## Dataset content
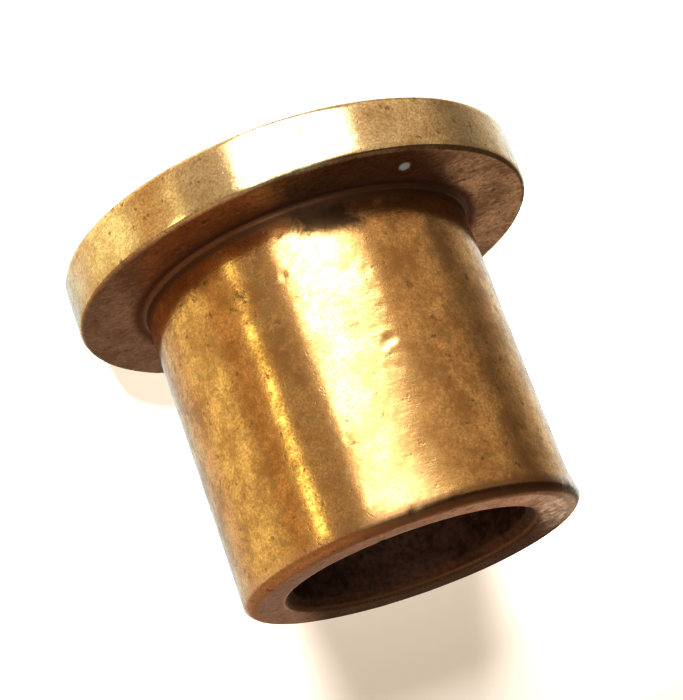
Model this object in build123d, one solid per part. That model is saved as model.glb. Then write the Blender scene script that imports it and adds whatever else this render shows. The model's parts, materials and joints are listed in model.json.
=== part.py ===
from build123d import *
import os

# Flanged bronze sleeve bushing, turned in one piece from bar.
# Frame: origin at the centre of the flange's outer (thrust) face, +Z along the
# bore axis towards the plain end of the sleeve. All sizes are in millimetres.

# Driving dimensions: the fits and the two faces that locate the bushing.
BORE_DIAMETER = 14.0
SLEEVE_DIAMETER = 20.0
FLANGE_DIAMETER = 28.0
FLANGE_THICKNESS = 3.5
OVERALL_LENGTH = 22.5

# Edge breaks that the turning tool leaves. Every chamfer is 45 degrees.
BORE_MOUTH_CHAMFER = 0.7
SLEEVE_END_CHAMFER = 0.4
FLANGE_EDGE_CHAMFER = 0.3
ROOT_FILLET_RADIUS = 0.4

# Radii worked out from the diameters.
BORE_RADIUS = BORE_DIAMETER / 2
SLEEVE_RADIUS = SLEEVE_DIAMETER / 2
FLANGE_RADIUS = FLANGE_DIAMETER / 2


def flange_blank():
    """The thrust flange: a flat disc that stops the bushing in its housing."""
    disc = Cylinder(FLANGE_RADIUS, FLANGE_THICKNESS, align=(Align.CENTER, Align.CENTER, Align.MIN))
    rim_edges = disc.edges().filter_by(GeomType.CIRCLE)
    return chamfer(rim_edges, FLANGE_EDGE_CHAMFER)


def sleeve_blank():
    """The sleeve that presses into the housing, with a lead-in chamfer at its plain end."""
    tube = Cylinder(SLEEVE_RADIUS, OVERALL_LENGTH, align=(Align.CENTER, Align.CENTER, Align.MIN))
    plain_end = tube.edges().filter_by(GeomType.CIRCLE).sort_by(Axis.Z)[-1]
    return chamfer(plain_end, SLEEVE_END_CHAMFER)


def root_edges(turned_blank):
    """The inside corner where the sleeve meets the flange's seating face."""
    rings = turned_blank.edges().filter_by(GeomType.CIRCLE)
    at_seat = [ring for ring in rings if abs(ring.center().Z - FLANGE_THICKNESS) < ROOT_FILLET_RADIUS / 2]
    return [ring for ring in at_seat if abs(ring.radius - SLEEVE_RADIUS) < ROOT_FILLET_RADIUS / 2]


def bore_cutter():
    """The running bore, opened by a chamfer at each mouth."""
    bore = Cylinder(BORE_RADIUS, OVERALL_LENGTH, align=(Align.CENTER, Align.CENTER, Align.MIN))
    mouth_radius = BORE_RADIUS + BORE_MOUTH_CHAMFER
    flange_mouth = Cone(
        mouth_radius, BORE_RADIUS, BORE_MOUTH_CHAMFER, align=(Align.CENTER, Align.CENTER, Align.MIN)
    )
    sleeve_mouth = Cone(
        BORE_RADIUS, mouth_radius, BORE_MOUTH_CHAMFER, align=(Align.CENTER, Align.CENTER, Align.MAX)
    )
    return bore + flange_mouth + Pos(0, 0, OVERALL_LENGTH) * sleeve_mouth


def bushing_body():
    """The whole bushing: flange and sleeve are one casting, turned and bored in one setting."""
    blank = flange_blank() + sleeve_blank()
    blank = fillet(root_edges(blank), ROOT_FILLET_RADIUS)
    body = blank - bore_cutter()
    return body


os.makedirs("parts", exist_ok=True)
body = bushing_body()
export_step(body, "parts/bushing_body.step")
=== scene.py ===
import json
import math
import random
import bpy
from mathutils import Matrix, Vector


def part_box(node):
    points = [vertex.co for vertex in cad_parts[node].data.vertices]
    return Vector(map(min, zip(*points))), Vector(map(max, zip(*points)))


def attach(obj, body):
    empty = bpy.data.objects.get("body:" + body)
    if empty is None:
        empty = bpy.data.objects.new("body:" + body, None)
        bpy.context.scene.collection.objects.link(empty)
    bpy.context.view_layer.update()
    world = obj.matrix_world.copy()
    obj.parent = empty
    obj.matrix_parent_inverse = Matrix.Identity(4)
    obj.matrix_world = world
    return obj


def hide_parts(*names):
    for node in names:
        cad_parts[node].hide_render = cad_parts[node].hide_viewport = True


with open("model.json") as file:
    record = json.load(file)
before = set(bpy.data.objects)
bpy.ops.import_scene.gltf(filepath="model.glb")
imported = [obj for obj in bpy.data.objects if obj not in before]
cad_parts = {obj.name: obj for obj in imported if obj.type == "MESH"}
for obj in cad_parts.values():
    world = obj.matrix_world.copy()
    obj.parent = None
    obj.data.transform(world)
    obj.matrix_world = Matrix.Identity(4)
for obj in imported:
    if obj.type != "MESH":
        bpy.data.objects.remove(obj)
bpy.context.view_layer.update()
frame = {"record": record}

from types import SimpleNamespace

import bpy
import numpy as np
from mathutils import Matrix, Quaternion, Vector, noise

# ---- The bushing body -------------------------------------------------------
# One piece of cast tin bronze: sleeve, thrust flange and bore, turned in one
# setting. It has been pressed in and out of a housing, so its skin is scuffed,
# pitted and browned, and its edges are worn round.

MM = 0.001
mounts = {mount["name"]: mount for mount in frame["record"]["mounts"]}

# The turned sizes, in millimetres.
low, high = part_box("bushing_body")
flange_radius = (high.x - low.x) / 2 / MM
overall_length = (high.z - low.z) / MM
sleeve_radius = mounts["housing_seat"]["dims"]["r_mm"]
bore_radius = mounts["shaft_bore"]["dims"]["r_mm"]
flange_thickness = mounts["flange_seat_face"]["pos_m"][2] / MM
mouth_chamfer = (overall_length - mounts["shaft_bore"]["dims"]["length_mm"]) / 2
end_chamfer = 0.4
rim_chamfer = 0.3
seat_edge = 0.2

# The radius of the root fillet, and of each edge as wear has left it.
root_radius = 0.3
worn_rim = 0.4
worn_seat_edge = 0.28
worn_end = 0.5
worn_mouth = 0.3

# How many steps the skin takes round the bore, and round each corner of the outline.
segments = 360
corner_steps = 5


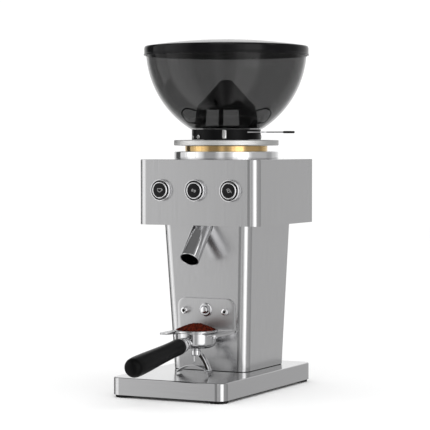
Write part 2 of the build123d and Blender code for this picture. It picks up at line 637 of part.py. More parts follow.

## What the task asks
Using the data above, extract exactly the lines from the one that holds "mouth_radius = BORE_RADIUS" to the one that holds "bpy.context.scene.collection.objects.link(empty)", both ends included, and no others.

## Completed task
    mouth_radius = BORE_RADIUS + BORE_MOUTH_CHAMFER
    flange_mouth = Cone(
        mouth_radius, BORE_RADIUS, BORE_MOUTH_CHAMFER, align=(Align.CENTER, Align.CENTER, Align.MIN)
    )
    sleeve_mouth = Cone(
        BORE_RADIUS, mouth_radius, BORE_MOUTH_CHAMFER, align=(Align.CENTER, Align.CENTER, Align.MAX)
    )
    return bore + flange_mouth + Pos(0, 0, OVERALL_LENGTH) * sleeve_mouth


def bushing_body():
    """The whole bushing: flange and sleeve are one casting, turned and bored in one setting."""
    blank = flange_blank() + sleeve_blank()
    blank = fillet(root_edges(blank), ROOT_FILLET_RADIUS)
    body = blank - bore_cutter()
    return body


os.makedirs("parts", exist_ok=True)
body = bushing_body()
export_step(body, "parts/bushing_body.step")
=== scene.py ===
import json
import math
import random
import bpy
from mathutils import Matrix, Vector


def part_box(node):
    points = [vertex.co for vertex in cad_parts[node].data.vertices]
    return Vector(map(min, zip(*points))), Vector(map(max, zip(*points)))


def attach(obj, body):
    empty = bpy.data.objects.get("body:" + body)
    if empty is None:
        empty = bpy.data.objects.new("body:" + body, None)
        bpy.context.scene.collection.objects.link(empty)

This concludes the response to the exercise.